Data discrepancies within the report have caused some council members to express concern, according to Briere. The report was initially released in December, but was further revised and redrafted before being re-released this month.

“The firefighters were concerned that the data used in the review was not current,” Briere said. “Data collected, including the number of firefighters on staff, has changed over the period of the report due to the city cuts.”

Briere added that response time data may also be inaccurate because of the way it was recorded, noting specifically that it’s unclear whether the tests measured the time between when the truck leaves the station and arrives at the location, or when the call comes in and the truck reaches its destination.
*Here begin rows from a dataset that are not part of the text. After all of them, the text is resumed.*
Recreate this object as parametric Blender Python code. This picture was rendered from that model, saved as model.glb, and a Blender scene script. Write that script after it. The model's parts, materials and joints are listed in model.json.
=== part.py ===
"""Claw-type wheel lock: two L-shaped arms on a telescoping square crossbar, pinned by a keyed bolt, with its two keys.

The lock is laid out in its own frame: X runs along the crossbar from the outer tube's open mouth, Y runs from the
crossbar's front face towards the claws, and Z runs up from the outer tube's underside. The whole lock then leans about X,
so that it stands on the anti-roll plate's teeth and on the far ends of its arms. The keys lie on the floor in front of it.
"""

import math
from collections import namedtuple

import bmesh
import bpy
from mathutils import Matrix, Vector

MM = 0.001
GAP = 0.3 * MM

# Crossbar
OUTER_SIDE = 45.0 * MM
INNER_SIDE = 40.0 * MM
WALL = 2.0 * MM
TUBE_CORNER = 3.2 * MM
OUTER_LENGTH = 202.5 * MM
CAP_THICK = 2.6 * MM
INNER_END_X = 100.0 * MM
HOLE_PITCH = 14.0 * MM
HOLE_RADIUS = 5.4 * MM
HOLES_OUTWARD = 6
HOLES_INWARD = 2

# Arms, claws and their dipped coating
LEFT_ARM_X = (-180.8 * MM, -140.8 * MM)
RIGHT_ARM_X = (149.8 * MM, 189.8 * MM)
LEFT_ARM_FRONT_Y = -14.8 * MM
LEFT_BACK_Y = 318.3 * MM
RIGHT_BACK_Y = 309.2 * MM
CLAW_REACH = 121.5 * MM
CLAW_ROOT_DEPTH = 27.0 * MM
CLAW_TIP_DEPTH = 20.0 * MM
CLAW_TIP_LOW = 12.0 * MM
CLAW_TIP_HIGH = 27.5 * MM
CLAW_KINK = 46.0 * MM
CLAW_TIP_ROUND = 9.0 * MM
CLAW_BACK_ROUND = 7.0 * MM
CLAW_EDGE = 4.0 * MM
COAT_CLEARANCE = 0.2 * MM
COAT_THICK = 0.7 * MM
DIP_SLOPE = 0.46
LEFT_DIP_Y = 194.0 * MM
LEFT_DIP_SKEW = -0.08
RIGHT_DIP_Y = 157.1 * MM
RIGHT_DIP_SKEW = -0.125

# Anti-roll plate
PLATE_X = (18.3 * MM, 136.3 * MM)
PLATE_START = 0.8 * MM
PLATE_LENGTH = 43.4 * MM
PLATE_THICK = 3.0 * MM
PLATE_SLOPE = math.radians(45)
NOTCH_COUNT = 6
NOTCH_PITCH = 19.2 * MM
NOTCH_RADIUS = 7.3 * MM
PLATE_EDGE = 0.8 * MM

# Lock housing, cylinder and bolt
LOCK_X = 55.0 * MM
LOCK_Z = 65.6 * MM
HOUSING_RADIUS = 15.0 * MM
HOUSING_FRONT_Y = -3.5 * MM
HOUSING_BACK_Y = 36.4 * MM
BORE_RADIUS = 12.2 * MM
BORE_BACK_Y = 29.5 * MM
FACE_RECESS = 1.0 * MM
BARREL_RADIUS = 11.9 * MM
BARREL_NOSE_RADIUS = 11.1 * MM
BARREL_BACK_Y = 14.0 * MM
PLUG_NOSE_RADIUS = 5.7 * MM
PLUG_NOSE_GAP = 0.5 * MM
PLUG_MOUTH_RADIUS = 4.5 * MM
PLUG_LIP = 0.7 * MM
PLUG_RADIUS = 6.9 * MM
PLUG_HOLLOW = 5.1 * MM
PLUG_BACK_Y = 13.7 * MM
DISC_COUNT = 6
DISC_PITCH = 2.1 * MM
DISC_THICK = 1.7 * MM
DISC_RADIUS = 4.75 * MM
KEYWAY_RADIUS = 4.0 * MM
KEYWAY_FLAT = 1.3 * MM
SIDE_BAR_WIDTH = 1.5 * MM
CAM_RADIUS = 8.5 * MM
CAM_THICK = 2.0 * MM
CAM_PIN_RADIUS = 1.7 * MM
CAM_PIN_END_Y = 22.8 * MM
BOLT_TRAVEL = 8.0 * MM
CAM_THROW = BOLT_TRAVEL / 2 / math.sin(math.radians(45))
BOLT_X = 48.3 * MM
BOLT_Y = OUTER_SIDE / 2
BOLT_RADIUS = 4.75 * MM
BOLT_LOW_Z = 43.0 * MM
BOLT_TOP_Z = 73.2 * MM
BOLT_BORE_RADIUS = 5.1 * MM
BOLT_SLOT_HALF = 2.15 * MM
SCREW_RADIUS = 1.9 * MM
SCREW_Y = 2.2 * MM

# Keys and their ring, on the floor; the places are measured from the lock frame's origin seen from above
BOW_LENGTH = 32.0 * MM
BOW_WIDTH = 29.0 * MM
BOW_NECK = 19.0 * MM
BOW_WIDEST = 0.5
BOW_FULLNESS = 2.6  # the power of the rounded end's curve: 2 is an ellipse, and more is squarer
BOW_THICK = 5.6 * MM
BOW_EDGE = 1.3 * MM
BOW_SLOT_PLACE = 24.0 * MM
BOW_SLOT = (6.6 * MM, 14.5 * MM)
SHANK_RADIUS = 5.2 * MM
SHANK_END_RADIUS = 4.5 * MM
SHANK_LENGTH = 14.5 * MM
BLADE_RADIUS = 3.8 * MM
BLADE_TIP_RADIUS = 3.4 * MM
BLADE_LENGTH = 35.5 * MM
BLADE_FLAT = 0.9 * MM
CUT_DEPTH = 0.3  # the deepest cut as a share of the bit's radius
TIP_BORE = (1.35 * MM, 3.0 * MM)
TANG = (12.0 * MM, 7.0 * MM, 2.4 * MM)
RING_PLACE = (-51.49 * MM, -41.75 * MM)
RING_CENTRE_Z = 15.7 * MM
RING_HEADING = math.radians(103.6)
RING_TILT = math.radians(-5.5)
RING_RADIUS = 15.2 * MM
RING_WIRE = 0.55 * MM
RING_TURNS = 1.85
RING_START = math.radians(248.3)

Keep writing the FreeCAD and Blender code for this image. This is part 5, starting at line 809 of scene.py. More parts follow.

City Council member Tony Derezinski (D–Ward 2) agreed with Briere, and said the incongruities in collecting information may have skewed the report, or show inaccurate data.

“We believe there may be some discrepancy between how the city calibrated response times and how they were measured by ICMA,” Derezinski said. “We are going to have a work session where we review these statistics thoroughly.”

AAFD Chief Chuck Hubbard wrote in an e-mail interview that the report still needs to be evaluated by the fire department and City Council.

“There is a need for detailed clarification on the response time data,” Hubbard wrote. “Accuracy will be determined after a thorough evaluation of the contents.”

The report recommends that the AAFD consider purchasing quick response vehicles for better efficiency in emergency situations. These mid-sized vehicles, generally the size of a large pick-up truck, can be equipped with a compressed air foam system and an alternative fire extinguisher. The report suggests these vehicles be used in fire stations 3 and 4, located on Jackson Avenue and Huron Parkway, which typically respond to more EMS calls than fires.

“These QRVs may be these more reasonably sized vehicles for the typical EMS response,” Derezinski said. “We are definitely reviewing a cost-benefit analysis on the use of these vehicles.”

The vehicles will cut costs and reduce staff due to their smaller size, the report states. The city will ultimately determine whether or not to utilize the vehicles, but before any changes can be made, the city would first have to renegotiate its collective bargaining agreement with the firefighter union in order to address a three-person minimum personnel requirement for all fire suppression vehicles.

The report also proposed changing some responsibilities — these include training to identify fire hazards, more fire suppression training, using computer programs to solve problems by using the technology to display trends — of the firefighters, incorporating additional planning techniques and strategy software while offering additional methods for training and monitoring of department performance.